Stated problem: Reproduce the data in its entirety, exactly as supplied.
____________
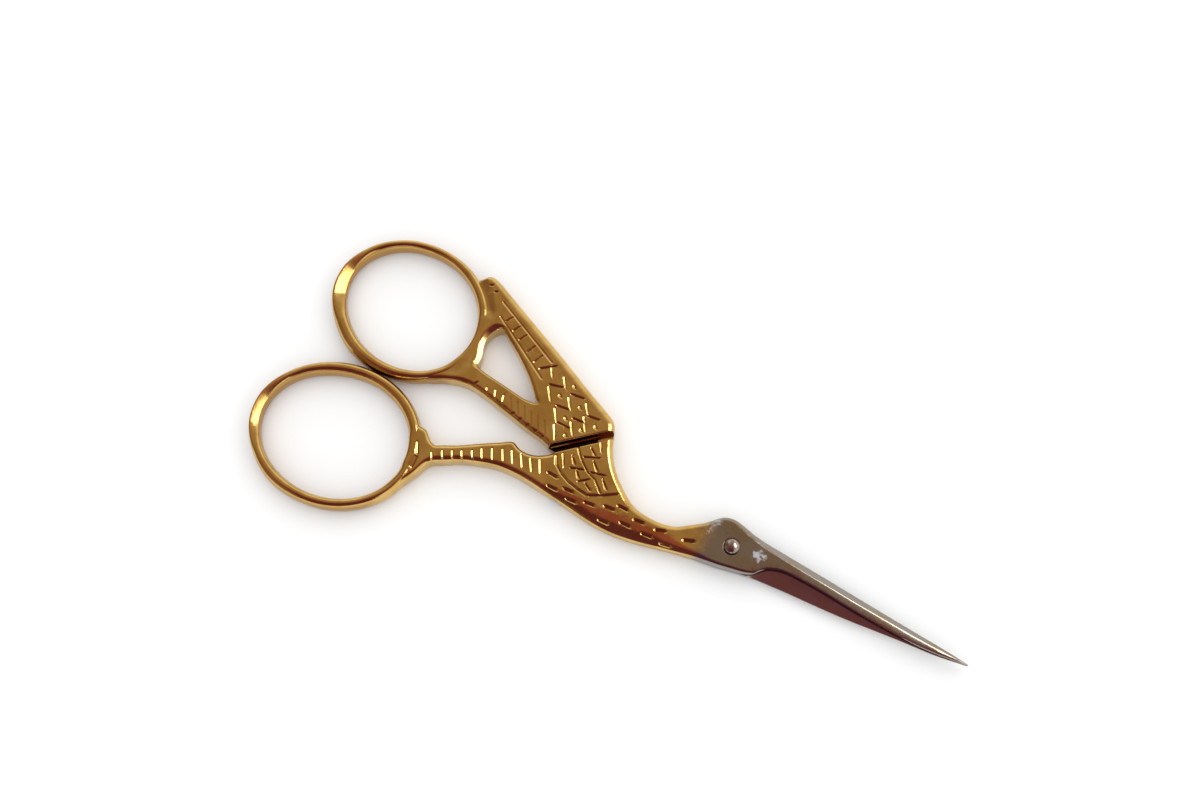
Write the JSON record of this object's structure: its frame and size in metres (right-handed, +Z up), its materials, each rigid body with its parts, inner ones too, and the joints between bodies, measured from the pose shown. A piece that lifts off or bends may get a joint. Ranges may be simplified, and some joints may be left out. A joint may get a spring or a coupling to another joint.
{
  "type": "embroidery scissors",
  "caption": "Small stork-shaped embroidery scissors: gilt finger rings, legs and wing on slim steel blades that turn on a staked screw, the bird's eye.",
  "frame": {"origin": "under the middle of the closed scissors' bounding box, on the surface that they lie on", "axes": "+X from the rings to the tips, +Y to the back half's ring, +Z up out of the side with the peened end of the screw"},
  "size_m": [0.1154, 0.0476, 0.004],
  "materials": {
    "front_half": "polished gold plate on steel from the ring to the neck, wearing to bare ground steel at the head and blade",
    "back_half": "polished gold plate on steel from the ring to the neck, wearing to bare ground steel at the head and blade",
    "pivot_screw": "polished steel"
  },
  "bodies": {
    "back": {"back_half": "back_half"},
    "front": {"front_half": "front_half", "pivot_screw": "pivot_screw"}
  },
  "joints": [
    {"name": "pivot_hinge", "type": "hinge", "parent": "back", "child": "front", "pos_m": [0.01918, 0.00064, 0.0018], "axis": [0, 0, 1], "range_deg": [0, 70]}
  ]
}
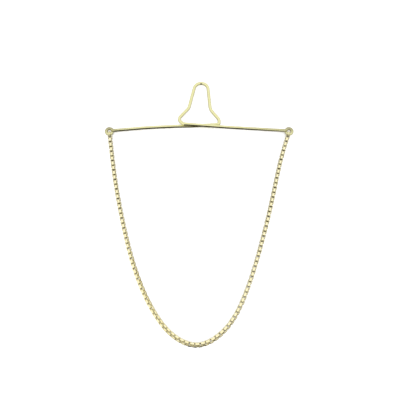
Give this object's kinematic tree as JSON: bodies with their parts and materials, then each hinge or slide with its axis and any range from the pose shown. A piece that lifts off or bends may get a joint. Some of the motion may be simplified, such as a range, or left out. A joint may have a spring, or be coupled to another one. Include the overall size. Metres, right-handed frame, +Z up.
____________
Response for this exercise:
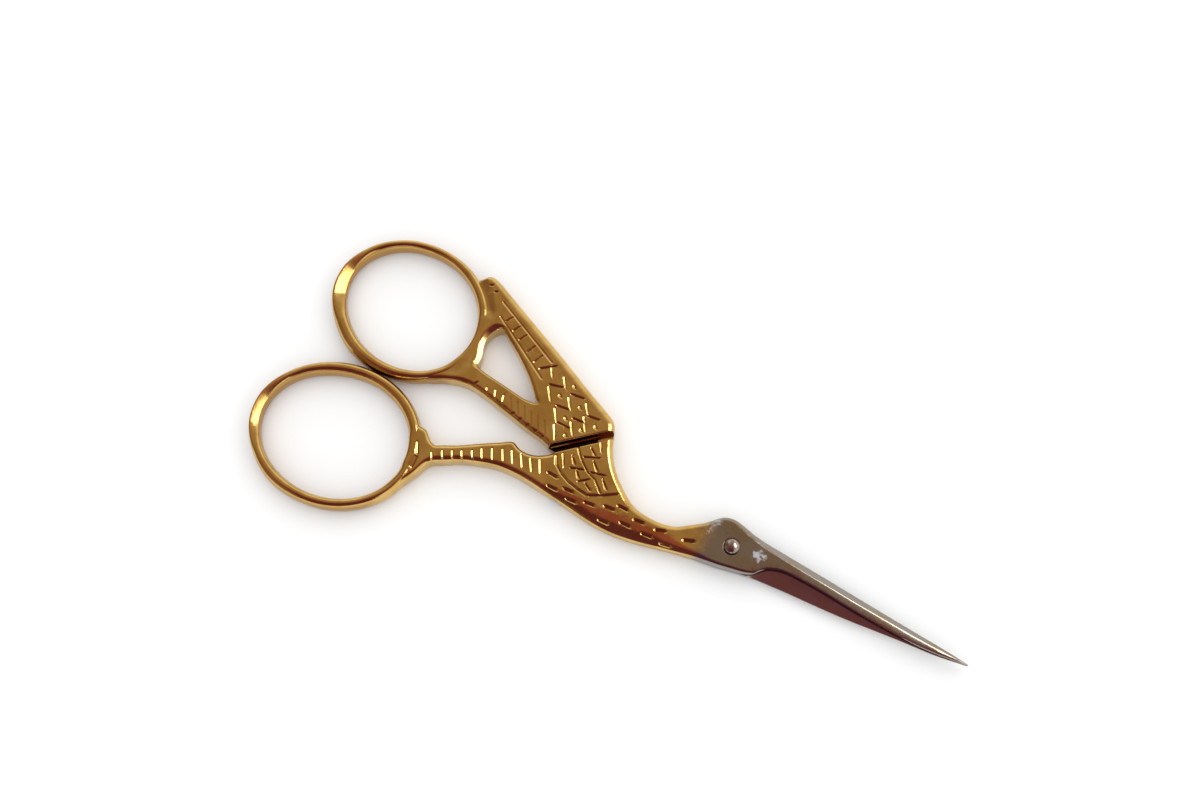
Write the JSON record of this object's structure: its frame and size in metres (right-handed, +Z up), its materials, each rigid body with its parts, inner ones too, and the joints between bodies, measured from the pose shown. A piece that lifts off or bends may get a joint. Ranges may be simplified, and some joints may be left out. A joint may get a spring or a coupling to another joint.
{
  "type": "embroidery scissors",
  "caption": "Small stork-shaped embroidery scissors: gilt finger rings, legs and wing on slim steel blades that turn on a staked screw, the bird's eye.",
  "frame": {"origin": "under the middle of the closed scissors' bounding box, on the surface that they lie on", "axes": "+X from the rings to the tips, +Y to the back half's ring, +Z up out of the side with the peened end of the screw"},
  "size_m": [0.1154, 0.0476, 0.004],
  "materials": {
    "front_half": "polished gold plate on steel from the ring to the neck, wearing to bare ground steel at the head and blade",
    "back_half": "polished gold plate on steel from the ring to the neck, wearing to bare ground steel at the head and blade",
    "pivot_screw": "polished steel"
  },
  "bodies": {
    "back": {"back_half": "back_half"},
    "front": {"front_half": "front_half", "pivot_screw": "pivot_screw"}
  },
  "joints": [
    {"name": "pivot_hinge", "type": "hinge", "parent": "back", "child": "front", "pos_m": [0.01918, 0.00064, 0.0018], "axis": [0, 0, 1], "range_deg": [0, 70]}
  ]
}
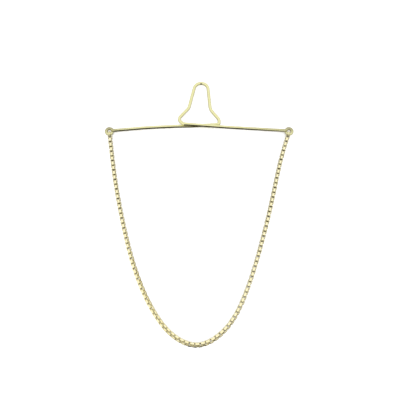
Give this object's kinematic tree as JSON: bodies with their parts and materials, then each hinge or slide with its axis and any range from the pose shown. A piece that lifts off or bends may get a joint. Some of the motion may be simplified, such as a range, or left out. A joint may have a spring, or be coupled to another one. Include the overall size. Metres, right-handed frame, +Z up.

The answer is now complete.